TASK TO COMPLETE:
Locate the string "bodies" in the listing below. Copy every line where it is found.

STORED DATA:
● ● ●

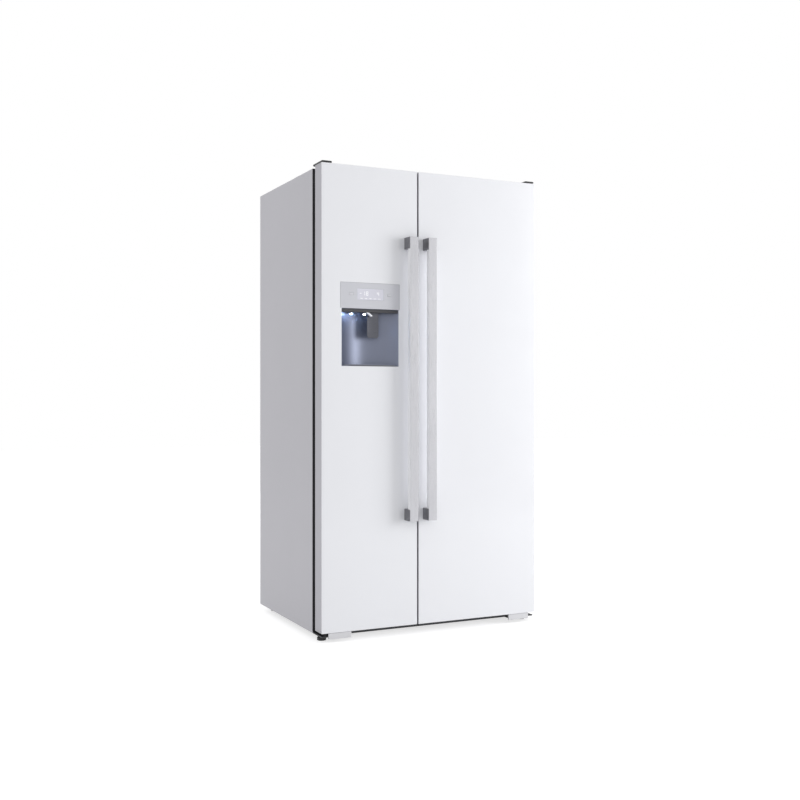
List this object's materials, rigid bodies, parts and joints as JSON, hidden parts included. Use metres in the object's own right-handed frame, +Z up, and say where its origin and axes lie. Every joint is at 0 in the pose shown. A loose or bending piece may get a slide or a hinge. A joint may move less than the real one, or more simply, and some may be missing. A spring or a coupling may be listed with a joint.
{
  "type": "side by side refrigerator",
  "caption": "Free-standing side by side refrigerator with white glass doors, bar handles and an ice and water dispenser in the freezer door.",
  "frame": {"origin": "centre of the footprint, on the floor", "axes": "+X to the viewer's right along the front, +Y to the back, +Z up"},
  "size_m": [0.91, 0.744, 1.7488],
  "materials": {
    "side_panels": "satin",
    "rear_steel": "matte",
    "foam": "matte",
    "liner": "satin",
    "frame_steel": "satin",
    "black_steel": "matte",
    "dark_plastic": "matte",
    "black_plastic": "satin",
    "compressor_paint": "satin",
    "white_plastic": "satin",
    "bright_steel": "satin",
    "shelf_glass": "gloss",
    "trim_plastic": "gloss",
    "clear_plastic": "gloss",
    "coil_aluminium": "satin",
    "motor_steel": "satin",
    "roller_plastic": "matte",
    "white_glass": "gloss",
    "door_edge": "satin",
    "door_cap": "satin",
    "gasket": "matte",
    "handle_aluminium": "satin",
    "mount_metal": "satin",
    "fascia_silver": "satin",
    "display": "gloss",
    "niche_steel": "satin",
    "grille_steel": "satin",
    "paddle_metal": "satin",
    "button_plastic": "gloss"
  },
  "bodies": {
    "cabinet": {"outer_panels": "side_panels", "rear_panel": "rear_steel", "insulation": "foam", "freezer_liner": "liner", "fridge_liner": "liner", "front_frame": "frame_steel", "base_frame": "black_steel", "kick_plate": "dark_plastic", "door_hinges": "black_steel", "hinge_covers": "black_plastic", "compressor": "compressor_paint", "condenser": "black_steel", "machine_cover": "dark_plastic", "water_valve": "white_plastic", "mains_inlet": "black_plastic", "roller_axles": "bright_steel", "cabinet_screws": "bright_steel", "glass_shelves": "shelf_glass", "shelf_trims": "trim_plastic", "ice_maker": "white_plastic", "ice_bucket": "clear_plastic", "evaporator": "coil_aluminium", "rear_ducts": "liner", "motors": "motor_steel"},
    "freezer_door": {"freezer_door_glass": "white_glass", "freezer_door_core": "door_edge", "freezer_door_caps": "door_cap", "freezer_door_liner": "liner", "freezer_gasket": "gasket", "freezer_handle_bar": "handle_aluminium", "freezer_handle_mounts": "mount_metal", "dispenser_fascia": "fascia_silver", "dispenser_display": "display", "dispenser_niche": "niche_steel", "ice_chute": "white_plastic", "drip_grille": "grille_steel", "freezer_bins": "clear_plastic"},
    "fridge_door": {"fridge_door_glass": "white_glass", "fridge_door_core": "door_edge", "fridge_door_caps": "door_cap", "fridge_door_liner": "liner", "fridge_gasket": "gasket", "fridge_handle_bar": "handle_aluminium", "fridge_handle_mounts": "mount_metal", "fridge_bins": "clear_plastic"},
    "condenser_fan": {"condenser_fan": "dark_plastic"},
    "evaporator_fan": {"evaporator_fan": "dark_plastic"},
    "ice_auger": {"ice_auger": "bright_steel"},
    "left_foot": {"left_foot": "black_plastic"},
    "right_foot": {"right_foot": "black_plastic"},
    "left_roller": {"left_roller": "roller_plastic"},
    "right_roller": {"right_roller": "roller_plastic"},
    "freezer_drawer_upper": {"freezer_drawer_upper": "clear_plastic"},
    "freezer_drawer_lower": {"freezer_drawer_lower": "clear_plastic"},
    "crisper_upper": {"crisper_upper": "clear_plastic"},
    "crisper_lower": {"crisper_lower": "clear_plastic"},
    "dispense_paddle": {"dispense_paddle": "paddle_metal"},
    "water_button": {"water_button": "button_plastic"},
    "ice_button": {"ice_button": "button_plastic"},
    "dairy_lid": {"dairy_lid": "clear_plastic"}
  },
  "joints": [
    {"name": "freezer_door_hinge", "type": "hinge", "parent": "cabinet", "child": "freezer_door", "pos_m": [-0.43, -0.299, 0.036], "axis": [0, 0, -1], "range_deg": [0, 130]},
    {"name": "fridge_door_hinge", "type": "hinge", "parent": "cabinet", "child": "fridge_door", "pos_m": [0.43, -0.299, 0.036], "axis": [0, 0, 1], "range_deg": [0, 130]},
    {"name": "freezer_drawer_upper_slide", "type": "slide", "parent": "cabinet", "child": "freezer_drawer_upper", "axis": [0, -1, 0], "range_m": [0, 0.07]},
    {"name": "freezer_drawer_lower_slide", "type": "slide", "parent": "cabinet", "child": "freezer_drawer_lower", "axis": [0, -1, 0], "range_m": [0, 0.07]},
    {"name": "crisper_upper_slide", "type": "slide", "parent": "cabinet", "child": "crisper_upper", "axis": [0, -1, 0], "range_m": [0, 0.07]},
    {"name": "crisper_lower_slide", "type": "slide", "parent": "cabinet", "child": "crisper_lower", "axis": [0, -1, 0], "range_m": [0, 0.07]},
    {"name": "paddle_pivot", "type": "hinge", "parent": "freezer_door", "child": "dispense_paddle", "pos_m": [-0.242, -0.3, 1.203], "axis": [1, 0, 0], "range_deg": [0, 12], "stiffness_Nm_per_rad": 0.5},
    {"name": "water_button_press", "type": "slide", "parent": "freezer_door", "child": "water_button", "axis": [0, 1, 0], "range_m": [0, 0.001], "stiffness_N_per_m": 400},
    {"name": "ice_button_press", "type": "slide", "parent": "freezer_door", "child": "ice_button", "axis": [0, 1, 0], "range_m": [0, 0.001], "stiffness_N_per_m": 400},
    {"name": "dairy_lid_hinge", "type": "hinge", "parent": "fridge_door", "child": "dairy_lid", "pos_m": [0, -0.159, 1.636], "axis": [1, 0, 0], "range_deg": [0, 80]},
    {"name": "evaporator_fan_spin", "type": "hinge", "parent": "cabinet", "child": "evaporator_fan", "pos_m": [-0.2478, 0.262, 1.087], "axis": [0, 1, 0], "continuous": true},
    {"name": "condenser_fan_spin", "type": "hinge", "parent": "cabinet", "child": "condenser_fan", "pos_m": [0.055, 0.26, 0.136], "axis": [0, 1, 0], "continuous": true},
    {"name": "ice_auger_spin", "type": "hinge", "parent": "cabinet", "child": "ice_auger", "pos_m": [-0.2478, -0.188, 1.4403], "axis": [0, 1, 0], "continuous": true},
    {"name": "left_foot_thread", "type": "hinge", "parent": "cabinet", "child": "left_foot", "pos_m": [-0.43, -0.26, 0], "axis": [0, 0, 1], "continuous": true},
    {"name": "right_foot_thread", "type": "hinge", "parent": "cabinet", "child": "right_foot", "pos_m": [0.43, -0.26, 0], "axis": [0, 0, 1], "continuous": true},
    {"name": "left_roller_spin", "type": "hinge", "parent": "cabinet", "child": "left_roller", "pos_m": [-0.415, 0.312, 0.018], "axis": [1, 0, 0], "continuous": true},
    {"name": "right_roller_spin", "type": "hinge", "parent": "cabinet", "child": "right_roller", "pos_m": [0.415, 0.312, 0.018], "axis": [1, 0, 0], "continuous": true}
  ]
}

● ● ●

ANSWER:
List this object's materials, rigid bodies, parts and joints as JSON, hidden parts included. Use metres in the object's own right-handed frame, +Z up, and say where its origin and axes lie. Every joint is at 0 in the pose shown. A loose or bending piece may get a slide or a hinge. A joint may move less than the real one, or more simply, and some may be missing. A spring or a coupling may be listed with a joint.
  "bodies": {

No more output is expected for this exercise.